Dari beberapa jenis musik bambu di Jawa Barat (Angklung) di atas, adalah beberapa contoh saja tentang seni pertunjukan angklung, yang terdiri atas: Angklung Buncis (Priangan/Bandung), Angklung Badud (Priangan Timur/Ciamis), Angklung Bungko (Indramayu), Angklung Gubrag (Bogor), Angklung Ciusul (Banten), Angklung Dog dog Lojor (Sukabumi), Angklung Badeng (Malangbong, Garut), dan Angklung Padaeng yang identik dengan Angklung Nasional dengan tangga nada diatonis, yang dikembangkan sejak tahun 1938. Angklung khas Indonesia ini berasal dari pengembangan angklung Sunda. Angklung Sunda yang bernada lima (salendro atau pelog) oleh Daeng Sutigna alias Si Etjle (1908–1984) diubah nadanya menjadi tangga nada Barat (solmisasi) sehingga dapat memainkan berbagai lagu lainnya. Hasil pengembangannya kemudian diajarkan ke siswa-siswa sekolah dan dimainkan secara orkestra besar.

Angklung DogDog Lojor

Angklung DogDog Lojor sering digunakan pada kesenian dogdog lojor saat acara Kasepuhan Pancer Pangawinan atau kesatuan adat Banten Kidul yang tersebar di sekitar Gunung Halimun, Jawa Barat.

Dogdog Lojor diambil dari nama instrumen dalam tradisi ini, yakni Dogdog Lojor. Angklung ini memiliki fungsi tradisi, yaitu sebagai pengiring ritus bercocok-tanam.

Angklung Padaeng

Untuk keterangan lebih detail mengenai angklung ini, silakan kunjungi artikel Angklung Padaeng

Angklung padaeng adalah angklung yang dikenalkan oleh Daeng Soetigna sejak sekitar tahun 1938. Terobosan pada angklung padaeng adalah digunakannya laras nada Diatonik yang sesuai dengan sistem musik barat. Dengan demikian, angklung kini dapat memainkan lagu-lagu internasional, dan juga dapat bermain dalam Ensembel dengan alat musik internasional lainnya.

Angklung Sarinande

Angklung sarinande adalah istilah untuk angklung padaeng yang hanya memakai nada bulat saja (tanpa nada kromatis) dengan nada dasar C. Unit kecil angklung sarinade berisi 8 angklung (nada Do Rendah sampai Do Tinggi), sementara sarinade plus berisi 13 angklung (nada Sol Rendah hingga Mi Tinggi).

Angklung Toel

Angklung toel diciptakan oleh Kang Yayan Udjo sekitar tahun 2008.[4] Pada alat ini, ada rangka setinggi pinggang dengan beberapa angklung dijejer dengan posisi terbalik dan diberi karet.
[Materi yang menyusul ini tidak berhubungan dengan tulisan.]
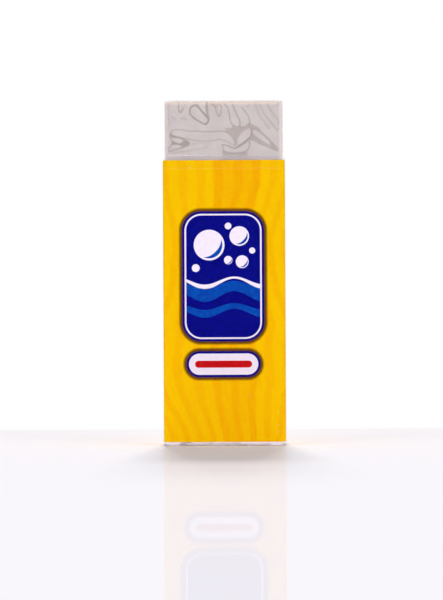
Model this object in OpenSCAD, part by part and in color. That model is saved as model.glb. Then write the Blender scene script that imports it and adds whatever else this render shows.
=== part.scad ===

Untuk memainkannya, seorang pemain cukup men-toel angklung tersebut, dan angklung akan bergetar beberapa saat karena adanya karet.

Angklung Sri-Murni

Angklung ini merupakan gagasan Eko Mursito Budi yang khusus diciptakan untuk keperluan robot angklung. Sesuai namanya, satu angklung ini memakai dua atau lebih tabung suara yang nadanya sama, sehingga akan menghasilkan nada murni (mono-tonal). Ini berbeda dengan angklung padaeng yang multi-tonal. Dengan ide sederhana ini, robot dengan mudah memainkan kombinasi beberapa angklung secara simultan untuk menirukan efek angklung melodi maupun angklung akompanimen.